フルートの運指で、同じ音を違う押さえ方で出せるものがあります。演奏する曲や、前のフレーズによって使い分けると便利です。特に#系の曲と♭系の曲で大きく変わるのがブリチアルディキーです。発音が難しいですね。英語ではBriccialdi Keyと書くので、ブリッチャルディキーのように発音するのが正しいかもしれません。
シの♭の押さえ方
調号が♭系の曲で、一番最初に遭遇する♭の音が、シの♭だと思います。シの♭は3通りの押さえ方があります。図に書いてみます。
一番上の(1)が基本的な押さえ方です。基本的にはこれを覚える必要があります。
次に便利なものが(2)の押さえ方で、右手人差し指の代わりに、ブリチアルディキーというものを左手親指でBキーと一緒に押さえることでシ♭が出せます。
(3)はAisレバーを用いる押さえ方で、こちらはシとシ♭のトリルをする時に便利ですが、こちらは上級者になってからでも大丈夫だと思います。
ブリチアルディキーの使い方
ブリチアルディキーがなぜ便利かというと、このブリチアルディキーを押さえっぱなしでも他の音に影響がないので、押さえっぱなしで演奏して大丈夫なのです。唯一の例外が高音ファ#で、これだけはブリチアルディキーを離さないといけません。(なぜかは後で書きます)
つまり、ブリチアルディキーを押さえていると、シがシ♭になり、後の音はそのままです。では、どういう時にブリチアルディキーを使えばよいかというと、調号が♭系の時です。♭の調号は最初にシが♭になります。つまり♭系の曲は必ずシがシ♭になっています。(シのナチュラルがでてきたら気をつけましょう)
ハ長調もしくは調号が#系の場合は、シがでてきますので、ブリチアルディキーは押さえずに、もしシ♭(ラ#)がでてきたら、普通の押さえ方をしましょう。
高音ファ#だけ例外ですと書きましたが、ファ#は、調号が#系の曲で多用されるため、あまり考える必要はないです。ですが、ファ#ってソ♭でもありまして、ソ♭は調号が♭5個の時にでてきます。♭5個以上あったら、ブリチアルディキー使うかどうかちょっと考えましょう。中音、低音だけだったら大丈夫です。
なぜ高音ファ#だけ例外なのか
なぜ高音ファ#だけ気をつけなければいけないのか、それはフルートの構造を考えるとわかります。図を書いて説明します。
まずシ♭は、上図のオレンジのキーを塞ぐ必要があります。ここを塞ぐ手段がいくつかあります。まずラを抑えると塞がれますが、これはラになってしまいます。
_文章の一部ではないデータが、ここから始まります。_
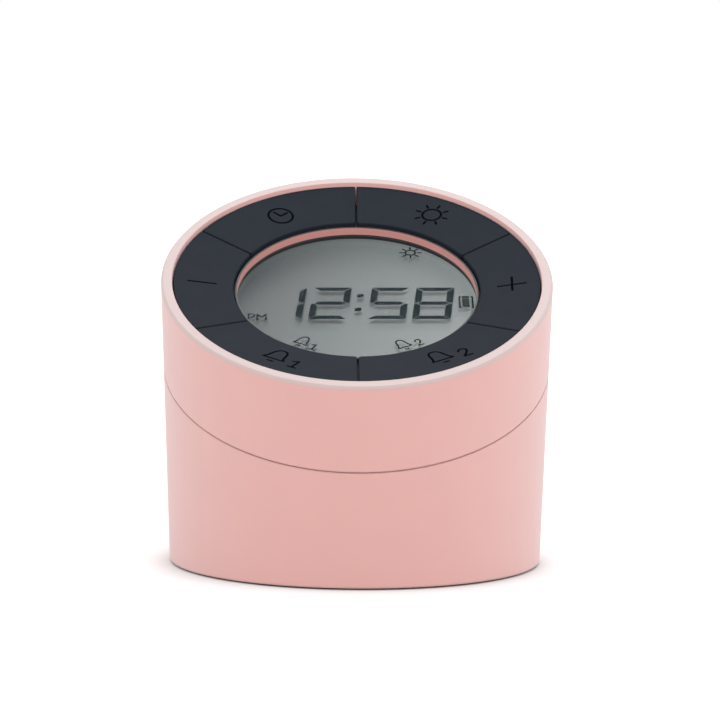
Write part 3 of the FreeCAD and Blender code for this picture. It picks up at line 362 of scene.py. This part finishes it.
def collar_coat_and_shade(paint, base):
    """Leaves the collar's pink on the upper part of its inner wall only, and paints the rest dark as shade."""
    top = top_along_normal("inner_collar")
    for depth, side in zip(COLLAR_BAND, (COLLAR_FADE * MM, -COLLAR_FADE * MM)):
        edge = top - depth * MM
        base = paint.blend(paint.step(height_on_axis(paint), edge - side, edge + side), base, DARK_PLASTIC_SHADE)
    corners = corners_of("inner_collar")
    middle = middle_of(corners)
    wall = inner_radius(corners, middle)
    start, end = (wall + distance * MM for distance in COLLAR_SKIN)
    return paint.blend(paint.step(from_axis(paint, middle), start, end), base, DARK_PLASTIC_SHADE)


def shell_coat_and_painted_light(paint, base):
    """Adds the rim's painted highlight, a paler pink, and painted shade in dark plastic inside the upper half."""
    # painted highlight: the rim's top turns a paler pink
    low, high = (RIM_TOP - depth * MM for depth in reversed(RIM_HIGHLIGHT_BAND))
    rim = paint.step(height_on_axis(paint), low, high)
    start = inner_radius(near_top("upper_housing", RIM_NEAR), FACE) + RIM_HIGHLIGHT_EDGE * MM
    outside = paint.step(from_axis(paint, FACE), start, start + RIM_HIGHLIGHT_FADE * MM)
    base = paint.blend(paint.maths("MULTIPLY", rim, outside), base, RIM_HIGHLIGHT_PINK)
    # painted shade: dark inside the upper half, below the rim's coated lip
    inner = paint.step(from_upright(paint), INNER_SHADE_RADIUS * MM, (INNER_SHADE_RADIUS - INNER_SHADE_FADE) * MM)
    edge = RIM_TOP - INNER_SHADE_DEPTH * MM
    below = paint.step(height_on_axis(paint), edge, edge - INNER_SHADE_FADE * MM)
    return paint.blend(paint.maths("MULTIPLY", inner, below), base, DARK_PLASTIC_SHADE)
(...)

それ以外が、右手人差し指 (1)、ブリチアルディキー (2)、Aisレバー(3)です。これらがシ♭を押さえる3種類の方法に対応しています。
ラより低い音は基本的にはラのキー(左手中指)を押さえてますので、ブリチアルディキーを押さえていようがいまいが、同じになるわけです。
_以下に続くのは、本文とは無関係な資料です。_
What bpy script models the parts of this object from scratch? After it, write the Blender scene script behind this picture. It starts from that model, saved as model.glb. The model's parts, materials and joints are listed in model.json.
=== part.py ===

ですのでブリチアルディキーが影響するのはシの音だけで、シがシ♭になるので♭系の曲を吹くのに都合が良いのです。(ドは、そもそも左手親指を離すので必然的にブリチアルディキーも離すので影響無いということです。)
しかし、高音ファ#だけ都合が悪いです。高音ファ#の運指を書いてみます。
高音ファ#は、ブリチアルディキーで塞がれる音孔を開けなければなりません。ですので、ブリチアルディキーを離す必要があります。中音ファ#、低音ファ#はそもそも塞いでるので大丈夫です。なぜ高音だけここを開けなければいけないかというと、フルートの音が鳴る仕組みで説明している倍音の原理で高い周波数の音を出していて、定在波の腹の部分の音孔を開けることで倍音を出しやすくしています。もともと高音ファ#は初心者には結構出しにくい音で、ここを開けないで音をだすのはかなり厳しいです。
♭4つ以下の調号ならファ#(ソ♭)はあまり出てこないと思いますが、もし出てきた場合は気を付けて、ブリチアルディキーを離して対応しましょう。